Habe ich schonmal erwähnt, dass ich eine super Vorstellungskraft habe? Meistens ist das ziemlich hilfreich. Manchmal leitet mich diese Vorstellungskraft gepaart mit Entscheidungsfreude und der typisch wirren Hektik, die ich gerne mal an den Tag lege, aber auch in Sackgassen.
Dieses Mal hieß die Sackgasse Ostfriesland.
Hätte ich in der Schule besser aufgepasst, wäre mir bekannt gewesen, dass hier kaum Sandstrände zu finden sind. Hätte ich mir bei der Suche nach einem passenden Ferienhaus mehr Zeit gelassen, wäre mir spätestens dann aufgfallen, dass hier meine Vorstellung absolut nichts mit der Realität zu tun hat.
Wäre ich ein pessimistischer Mensch, hätte ich eine Horrorwoche hinter mir. Glücklicherweise bin ich das nicht, sondern finde immer noch etwas positives, meistens viel.
Die Situation vor Ort war - keine Überraschung - weit entfernt von meinem Urlaubswunschbild:
Regen, Temperaturen deutlich unter 20 °C und kein Sandstrand weit und breit.
Wenn es etwas strandähnliches gab, dann war das Betreten mit Hunden verboten.
An dieser Stelle muss ich unbedingt erwähnen, dass manche Touristik-Büros ebenfalls eine starke Vorstellungskraft haben: Meine Bilder im Kopf wurden nämlich gefüttert von passgenauen Bildern auf homepages diverser ostfriesischer Städte.
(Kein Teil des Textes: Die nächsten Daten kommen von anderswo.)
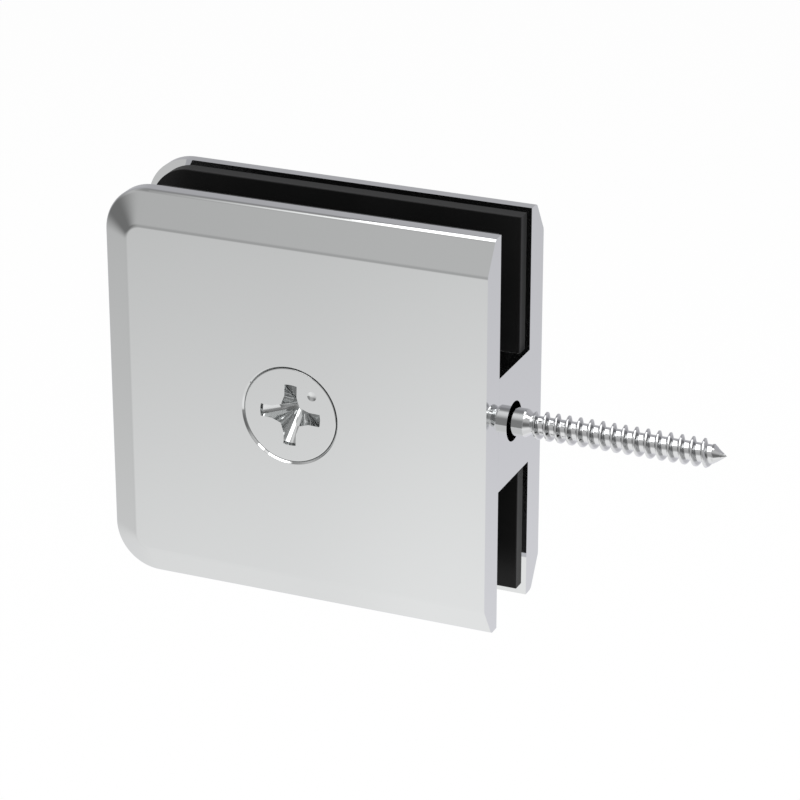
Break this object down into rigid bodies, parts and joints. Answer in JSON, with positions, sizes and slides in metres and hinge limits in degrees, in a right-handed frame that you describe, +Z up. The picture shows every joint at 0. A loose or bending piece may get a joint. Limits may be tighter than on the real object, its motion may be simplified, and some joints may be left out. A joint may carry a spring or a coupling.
{
  "type": "glass panel clamp",
  "caption": "Bevelled square clamp that fixes a glass panel's edge to a wall, with rubber gaskets inside its plates, a countersunk centre screw and a wood screw out of its wall face.",
  "frame": {"origin": "on the wall face, on the axis of the wood screw", "axes": "+X out of the wall face into the wall, along the wood screw; +Y from the front plate to the rear plate; +Z up"},
  "size_m": [0.0775, 0.0182, 0.0508],
  "materials": {
    "plate_chrome": "polished chrome plate",
    "gasket_rubber": "smooth black rubber",
    "screw_chrome": "polished chrome plate",
    "screw_steel": "bright plated steel"
  },
  "bodies": {
    "rear_jaw": {"rear_plate": "plate_chrome", "rear_gasket": "gasket_rubber"},
    "front_jaw": {"front_plate": "plate_chrome", "front_gasket": "gasket_rubber"},
    "centre_screw": {"centre_screw": "screw_chrome"},
    "wood_screw": {"wood_screw": "screw_steel"}
  },
  "joints": [
    {"name": "jaw_slide", "type": "slide", "parent": "rear_jaw", "child": "front_jaw", "axis": [0, -1, 0], "range_m": [0, 0.0025]},
    {"name": "centre_screw_turn", "type": "hinge", "parent": "front_jaw", "child": "centre_screw", "pos_m": [-0.0254, 0, 0], "axis": [0, -1, 0], "range_deg": [0, 709]},
    {"name": "wood_screw_turn", "type": "hinge", "parent": "rear_jaw", "child": "wood_screw", "pos_m": [0, 0, 0], "axis": [1, 0, 0], "continuous": true}
  ],
  "couplings": [
    {"joint": "centre_screw_turn", "follows": "jaw_slide", "rad_per_m": 4947.4}
  ]
}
Beides war weit entfernt von den tatsächlichen Gegebenheiten. Das Thema "Hundestrand" ist ein wunderbares Beispiel für die Diskrepanzen zwischen dem, was angepriesen wird und dem was dann tatsächlich da ist.
Nun gut, also weiter mit meinen super Erkenntnissen. Unter anderem muss ich Douglas Adams beipflichten. Ein Handtuch ist eine essentielles Reiseaccessoire, dass man immer dabei haben sollte. Dieser Urlaub war nicht das erste Mal, dass ich mich an diese Weisheit erinnert und geschworen habe, beim nächsten Mal daran zu denken. Wieder nicht daran gedacht, aber beim nächsten Mal ...
Wir haben uns jedoch nicht abschrecken lassen. Jeden Tag haben wir auf's Neue dem Wetter getrotzt und unbeirrt Ausflüge gemacht. Wir sind Schiffchen gefahren, waren schwimmen im Erlebnisbad, haben die typischen Touristenfotos von hübschen alten Häuschen gemacht und waren Cart fahren.
Auf Wunsch der beiden Mini-Teenies und des Mannes bin ich auch eine Runde gefahren. Bei dieser Lektion habe ich erfahren, dass ich von der Körperlänge ganz wunderbar in ein Kindercart passe. Jedoch hat mir meine Popogröße einen Strich durch die Rechnung gemacht, so dass ich letztendlich auf einem sicher eigentlich für dicke Kinder bestimmten Kindercartmodell mit trekkergroßem Sitz gelandet bin. Nachdem mich der freundliche Streckenposten aus dem anderen Modell, in dem ich bei der ersten Anprobe stecken geblieben bin, befreit hat.
Natürlich habe ich mich davon nicht beirren lassen. Nach kurzer Zeit hatte ich mit voll durchgetretenem Gaspedal die wahnsinnige Höchstgeschwindigkeit im Bereich zwischen 15 und 25 km/h erreicht. Mein Highlight war der Moment in dem ich mit irrem Triumphgekreische und dem dazu passenden Blick an Prachtexemplar Nr. 2 vorbei gebraust bin. Nur um kurz danach zu beobachten, dass der Streckenposten das Kind herausgewunken hat, weil mit dessen Cart irgendetwas nicht in Ordnung war und es deswegen nicht mit voller Geschwindigkeit fahren konnte. So schnell landet man wieder auf dem Boden der Tatsachen. Trotzdem. Die Sekunden, in denen ich mich im Gewinnergefühl gesuhlt habe, kann mir keiner nehmen. So.
Die Erkenntnis, die ich am meisten genossen habe, war aber diese hier: Wenn eine Konstellation wie unsere - zwei Alleinerziehende mit vier Jungs im Alter zwischen 11 und 18 Jahren - eine Woche lang bei Dauerregen und ununterbrochen aufeinander Geglucke funktioniert, ohne dass Dauerunmut aufkommt, dann sehe ich das als Hinweis darauf, dass wir auch den Alltag in gewohnter Umgebung irgendwann in einem gemeinsamen Haushalt meistern können. Und das finde ich schön.